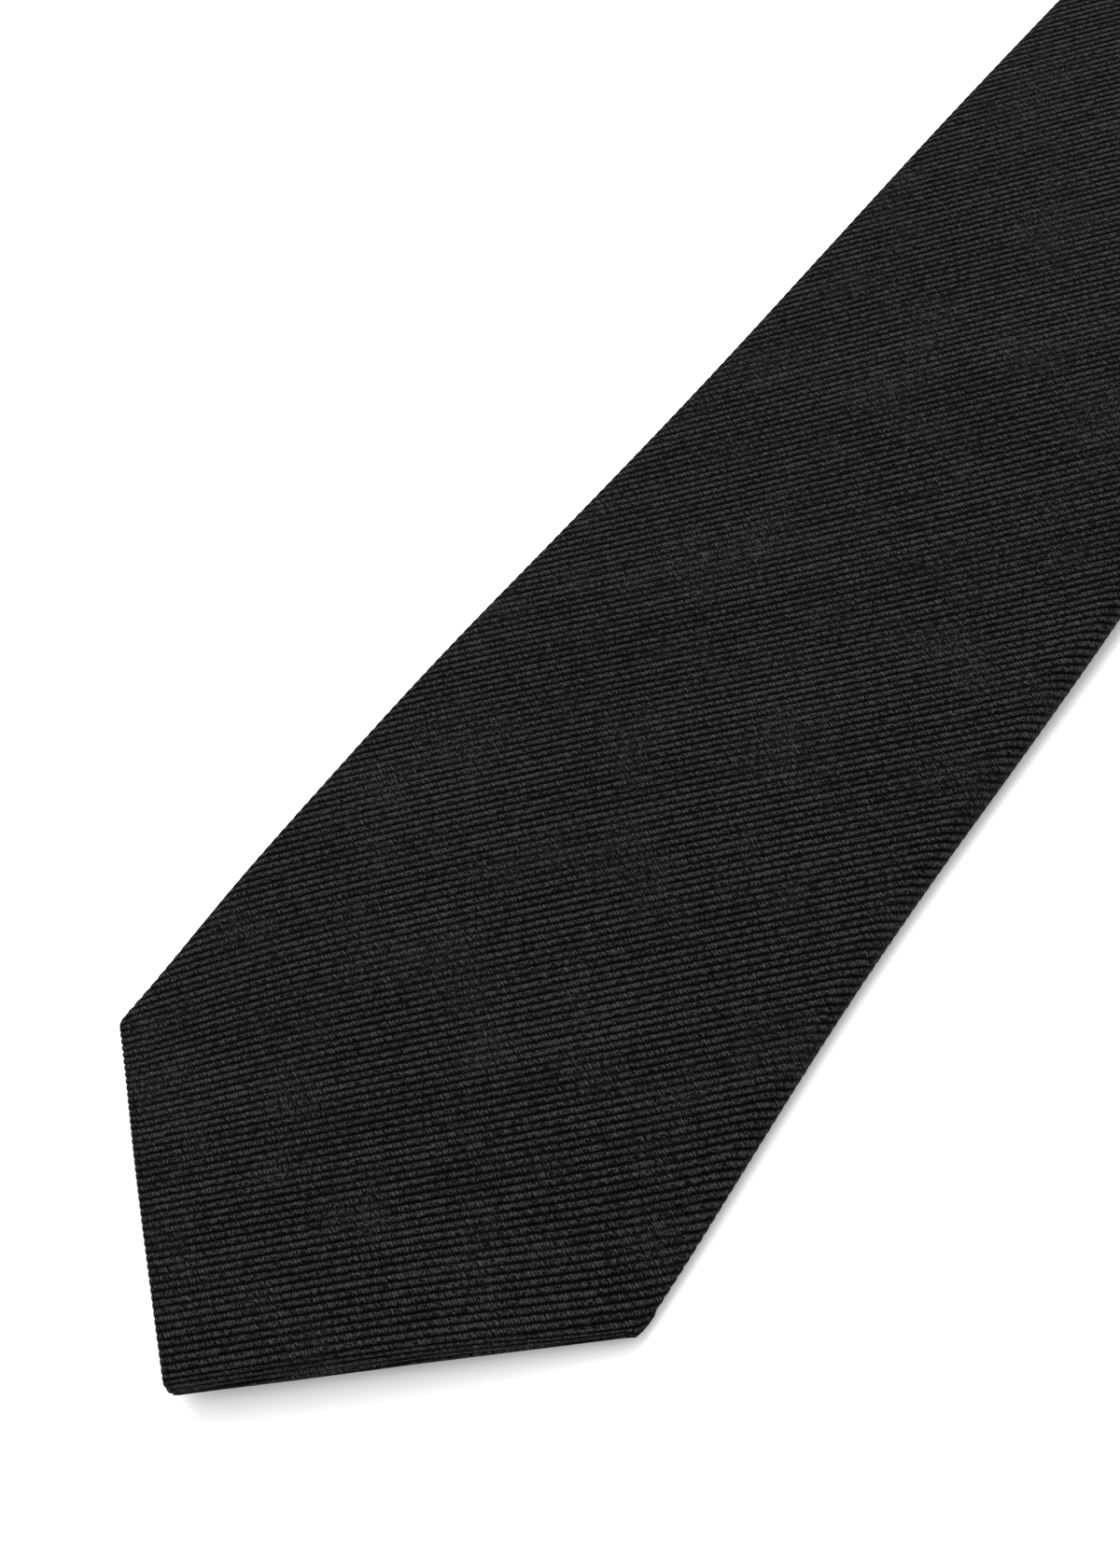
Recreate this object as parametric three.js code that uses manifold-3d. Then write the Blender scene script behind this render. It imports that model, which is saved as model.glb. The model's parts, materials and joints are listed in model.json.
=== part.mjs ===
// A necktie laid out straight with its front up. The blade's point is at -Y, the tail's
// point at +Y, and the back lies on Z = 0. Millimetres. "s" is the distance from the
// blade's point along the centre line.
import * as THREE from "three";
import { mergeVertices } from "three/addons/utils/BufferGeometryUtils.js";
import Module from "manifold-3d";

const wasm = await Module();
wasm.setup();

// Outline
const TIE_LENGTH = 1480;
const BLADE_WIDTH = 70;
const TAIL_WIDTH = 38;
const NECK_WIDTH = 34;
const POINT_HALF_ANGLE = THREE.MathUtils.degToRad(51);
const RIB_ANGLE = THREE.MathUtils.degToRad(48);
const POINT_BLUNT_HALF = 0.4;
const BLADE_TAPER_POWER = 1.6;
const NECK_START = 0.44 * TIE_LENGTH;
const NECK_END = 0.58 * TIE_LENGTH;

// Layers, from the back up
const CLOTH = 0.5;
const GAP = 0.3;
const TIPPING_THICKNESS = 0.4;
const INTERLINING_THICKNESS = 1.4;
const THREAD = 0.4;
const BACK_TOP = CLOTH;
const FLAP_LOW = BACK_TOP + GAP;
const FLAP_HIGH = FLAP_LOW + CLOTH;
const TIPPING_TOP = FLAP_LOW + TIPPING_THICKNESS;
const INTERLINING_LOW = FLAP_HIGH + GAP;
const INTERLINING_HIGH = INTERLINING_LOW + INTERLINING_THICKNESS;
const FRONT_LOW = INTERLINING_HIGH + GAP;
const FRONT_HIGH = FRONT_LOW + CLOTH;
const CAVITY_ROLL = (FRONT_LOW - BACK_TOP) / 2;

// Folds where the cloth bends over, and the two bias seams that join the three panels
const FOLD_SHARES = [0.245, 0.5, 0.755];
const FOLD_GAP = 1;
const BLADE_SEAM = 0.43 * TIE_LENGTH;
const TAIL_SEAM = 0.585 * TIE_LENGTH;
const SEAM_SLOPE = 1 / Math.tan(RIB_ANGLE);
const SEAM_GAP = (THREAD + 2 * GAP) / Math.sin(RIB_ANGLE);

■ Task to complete
Return what is listed above, exactly and completely.

■ Output for this task
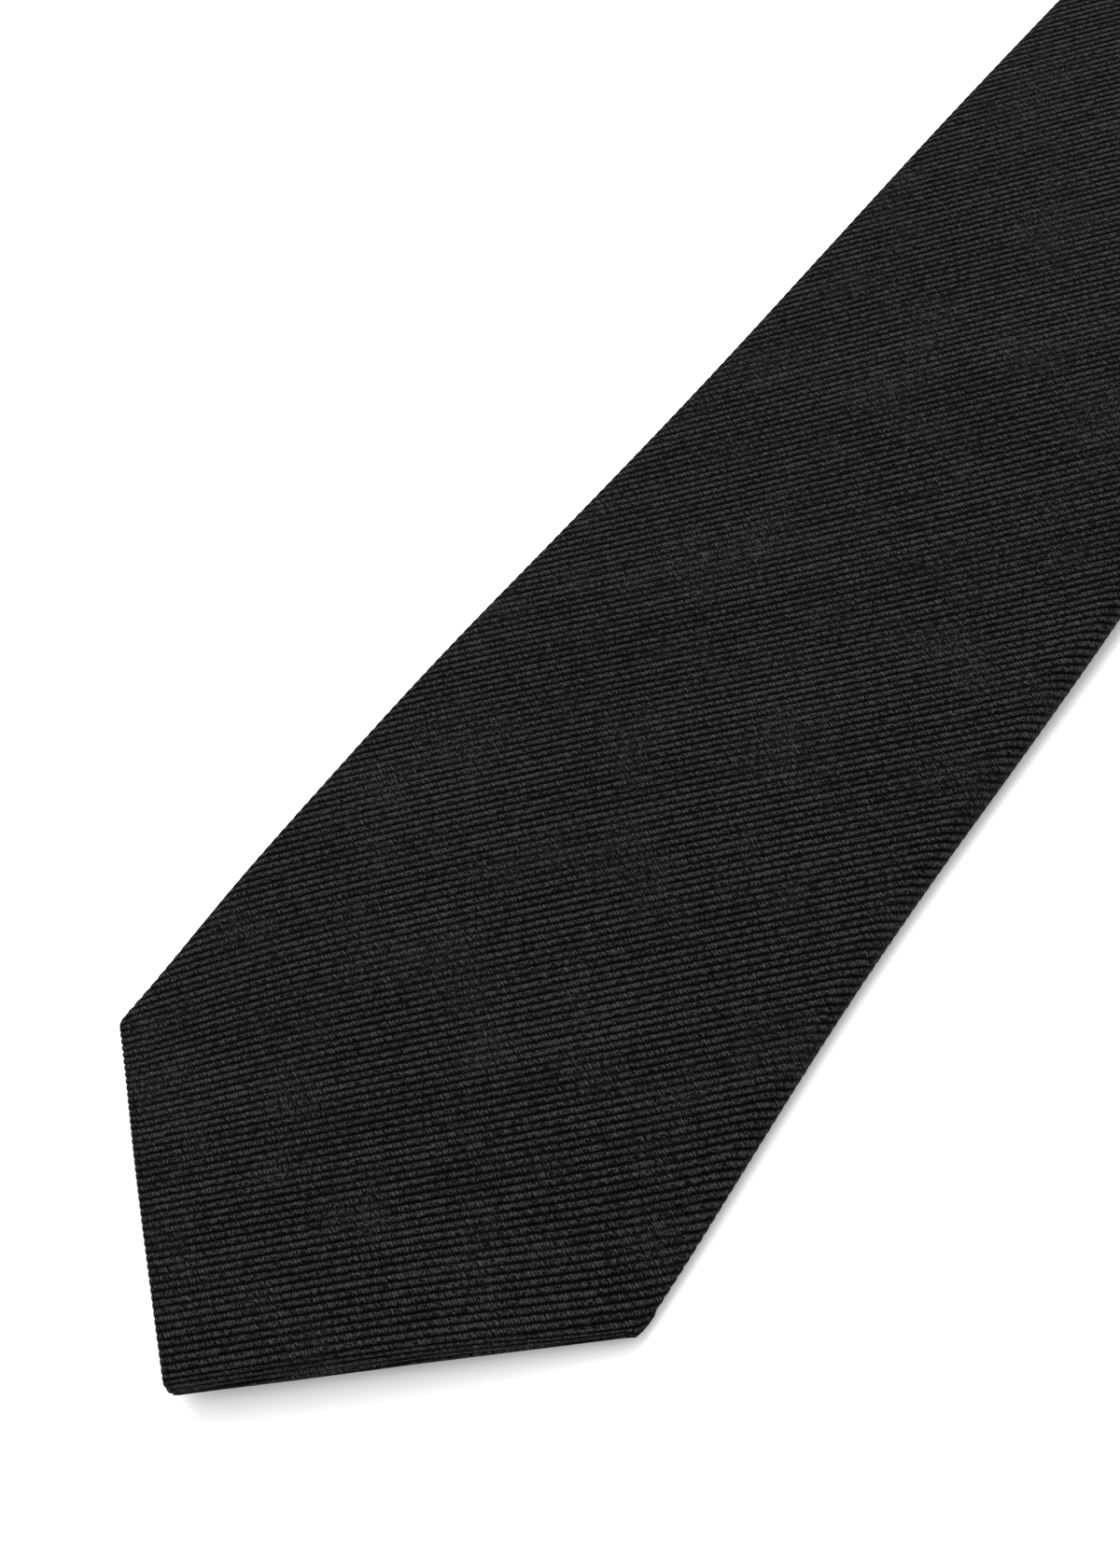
Recreate this object as parametric three.js code that uses manifold-3d. Then write the Blender scene script behind this render. It imports that model, which is saved as model.glb. The model's parts, materials and joints are listed in model.json.
=== part.mjs ===
// A necktie laid out straight with its front up. The blade's point is at -Y, the tail's
// point at +Y, and the back lies on Z = 0. Millimetres. "s" is the distance from the
// blade's point along the centre line.
import * as THREE from "three";
import { mergeVertices } from "three/addons/utils/BufferGeometryUtils.js";
import Module from "manifold-3d";

const wasm = await Module();
wasm.setup();

// Outline
const TIE_LENGTH = 1480;
const BLADE_WIDTH = 70;
const TAIL_WIDTH = 38;
const NECK_WIDTH = 34;
const POINT_HALF_ANGLE = THREE.MathUtils.degToRad(51);
const RIB_ANGLE = THREE.MathUtils.degToRad(48);
const POINT_BLUNT_HALF = 0.4;
const BLADE_TAPER_POWER = 1.6;
const NECK_START = 0.44 * TIE_LENGTH;
const NECK_END = 0.58 * TIE_LENGTH;

// Layers, from the back up
const CLOTH = 0.5;
const GAP = 0.3;
const TIPPING_THICKNESS = 0.4;
const INTERLINING_THICKNESS = 1.4;
const THREAD = 0.4;
const BACK_TOP = CLOTH;
const FLAP_LOW = BACK_TOP + GAP;
const FLAP_HIGH = FLAP_LOW + CLOTH;
const TIPPING_TOP = FLAP_LOW + TIPPING_THICKNESS;
const INTERLINING_LOW = FLAP_HIGH + GAP;
const INTERLINING_HIGH = INTERLINING_LOW + INTERLINING_THICKNESS;
const FRONT_LOW = INTERLINING_HIGH + GAP;
const FRONT_HIGH = FRONT_LOW + CLOTH;
const CAVITY_ROLL = (FRONT_LOW - BACK_TOP) / 2;

// Folds where the cloth bends over, and the two bias seams that join the three panels
const FOLD_SHARES = [0.245, 0.5, 0.755];
const FOLD_GAP = 1;
const BLADE_SEAM = 0.43 * TIE_LENGTH;
const TAIL_SEAM = 0.585 * TIE_LENGTH;
const SEAM_SLOPE = 1 / Math.tan(RIB_ANGLE);
const SEAM_GAP = (THREAD + 2 * GAP) / Math.sin(RIB_ANGLE);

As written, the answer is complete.